Faced with energy shortages and power disruptions in their home market, not to mention an unskilled labour force, rising borrowing costs and anti-industry policies, Pakistan's apparel makers are looking at options to relocate their businesses to countries like Bangladesh, Dubai and China.

Ijaz Khokhar, chairman of the Pakistan Readymade Garments Manufacturers and Exporters Association (PRGMEA), tells just-style that international garment buyers are becoming increasingly concerned about placing orders in Pakistan because so many shipments are delayed because of energy shortages.

A decision to scrap subsidies under the drawback on local taxes and levies (DLTL) scheme also means at least PKR21bn of garment exporters' money is stuck with the government, causing liquidity problems for small and medium-sized exporters.

The situation, Khokhar says, is pushing garment makers elsewhere.
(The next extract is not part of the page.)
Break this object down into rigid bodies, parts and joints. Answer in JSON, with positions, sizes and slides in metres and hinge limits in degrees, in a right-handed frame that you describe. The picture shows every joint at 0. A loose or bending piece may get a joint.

Bangladesh, with its similar culture and fewer language barriers, is the favourite business location for Pakistani businessmen, he explains.

Bangladesh's textile industry has uninterrupted energy supplies at cheaper rates; labour is not only cheaper but also 40% more efficient than Pakistani workers; and the country has duty-free access to the European Union under the Generalized System of Preferences (GSP) scheme.

These factors combine to provide 25-30% additional margins to garment exporters from Bangladesh as compared to Pakistan, he explains.

Added to this, international buyers have established offices and buying houses in Bangladesh and Pakistani exporters are travelling here to get orders.

Khokhar claims many knitted and woven garment manufacturers and exporters from Faisalabad and Karachi have already shifted their plants partially or totally to Bangladesh to maintain close liaison with the buying houses there.

And a delegation of garment exporters is set to visit Bangladesh after the holy month of Ramadan to look into the possibilities of joint ventures and partnerships with local garment producers.

In the first phase of the relocation, small and medium sized knitwear and woven garment producers from Pakistan plan to form manufacturing joint ventures and partnerships with Bangladesh entrepreneurs, he says.

In this the first phase, around 15-20% of Pakistan's garment capacity could shift to Bangladesh. While the second phase will focus on setting up yarn and fabric plants by importing raw materials from Pakistan.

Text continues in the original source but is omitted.